| Your instructions |
All entries must be extracted exactly, with nothing added or dropped.
..............................
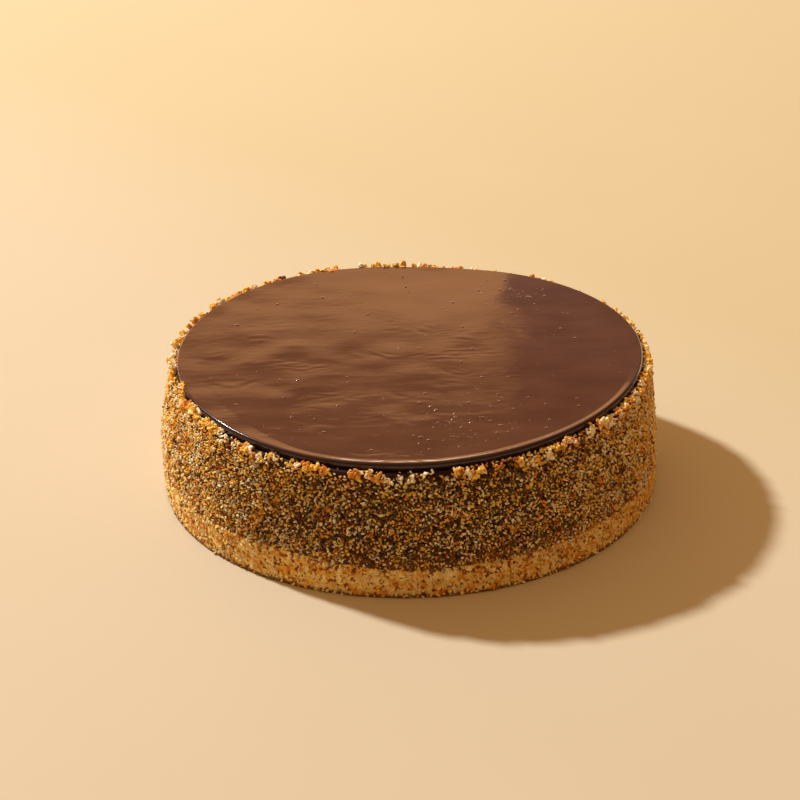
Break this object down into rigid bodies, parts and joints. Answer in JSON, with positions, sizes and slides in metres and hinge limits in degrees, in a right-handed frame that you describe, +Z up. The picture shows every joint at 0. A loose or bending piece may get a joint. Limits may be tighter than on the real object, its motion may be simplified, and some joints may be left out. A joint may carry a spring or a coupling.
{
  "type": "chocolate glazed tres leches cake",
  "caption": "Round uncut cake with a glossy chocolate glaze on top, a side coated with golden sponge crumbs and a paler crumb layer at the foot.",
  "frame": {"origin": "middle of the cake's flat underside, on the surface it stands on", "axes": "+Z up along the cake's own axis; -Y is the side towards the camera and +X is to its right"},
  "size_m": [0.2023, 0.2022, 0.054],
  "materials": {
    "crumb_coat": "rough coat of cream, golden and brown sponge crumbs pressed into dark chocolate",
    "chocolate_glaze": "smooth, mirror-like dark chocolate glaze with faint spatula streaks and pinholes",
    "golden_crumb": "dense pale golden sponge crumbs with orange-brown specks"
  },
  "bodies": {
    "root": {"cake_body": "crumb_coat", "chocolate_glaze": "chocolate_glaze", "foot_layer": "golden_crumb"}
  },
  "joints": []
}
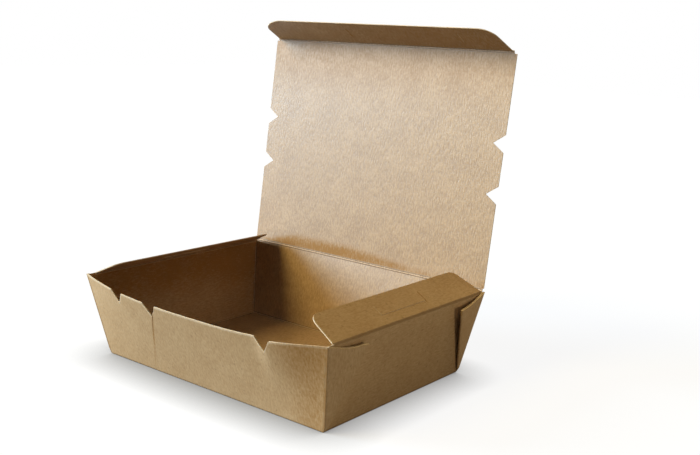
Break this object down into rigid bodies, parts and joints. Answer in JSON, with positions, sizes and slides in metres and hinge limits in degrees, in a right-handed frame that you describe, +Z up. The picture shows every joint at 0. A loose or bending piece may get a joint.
..............................
| Right answer |
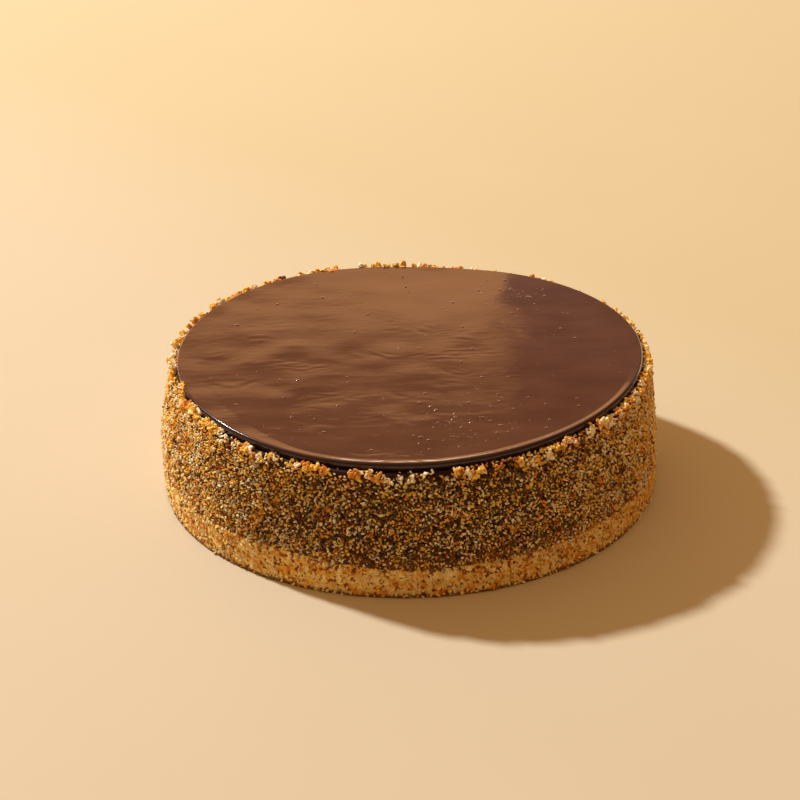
Break this object down into rigid bodies, parts and joints. Answer in JSON, with positions, sizes and slides in metres and hinge limits in degrees, in a right-handed frame that you describe, +Z up. The picture shows every joint at 0. A loose or bending piece may get a joint. Limits may be tighter than on the real object, its motion may be simplified, and some joints may be left out. A joint may carry a spring or a coupling.
{
  "type": "chocolate glazed tres leches cake",
  "caption": "Round uncut cake with a glossy chocolate glaze on top, a side coated with golden sponge crumbs and a paler crumb layer at the foot.",
  "frame": {"origin": "middle of the cake's flat underside, on the surface it stands on", "axes": "+Z up along the cake's own axis; -Y is the side towards the camera and +X is to its right"},
  "size_m": [0.2023, 0.2022, 0.054],
  "materials": {
    "crumb_coat": "rough coat of cream, golden and brown sponge crumbs pressed into dark chocolate",
    "chocolate_glaze": "smooth, mirror-like dark chocolate glaze with faint spatula streaks and pinholes",
    "golden_crumb": "dense pale golden sponge crumbs with orange-brown specks"
  },
  "bodies": {
    "root": {"cake_body": "crumb_coat", "chocolate_glaze": "chocolate_glaze", "foot_layer": "golden_crumb"}
  },
  "joints": []
}
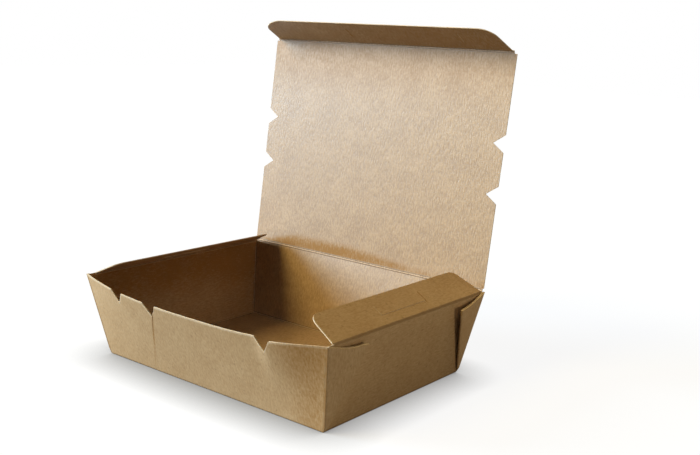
Break this object down into rigid bodies, parts and joints. Answer in JSON, with positions, sizes and slides in metres and hinge limits in degrees, in a right-handed frame that you describe, +Z up. The picture shows every joint at 0. A loose or bending piece may get a joint.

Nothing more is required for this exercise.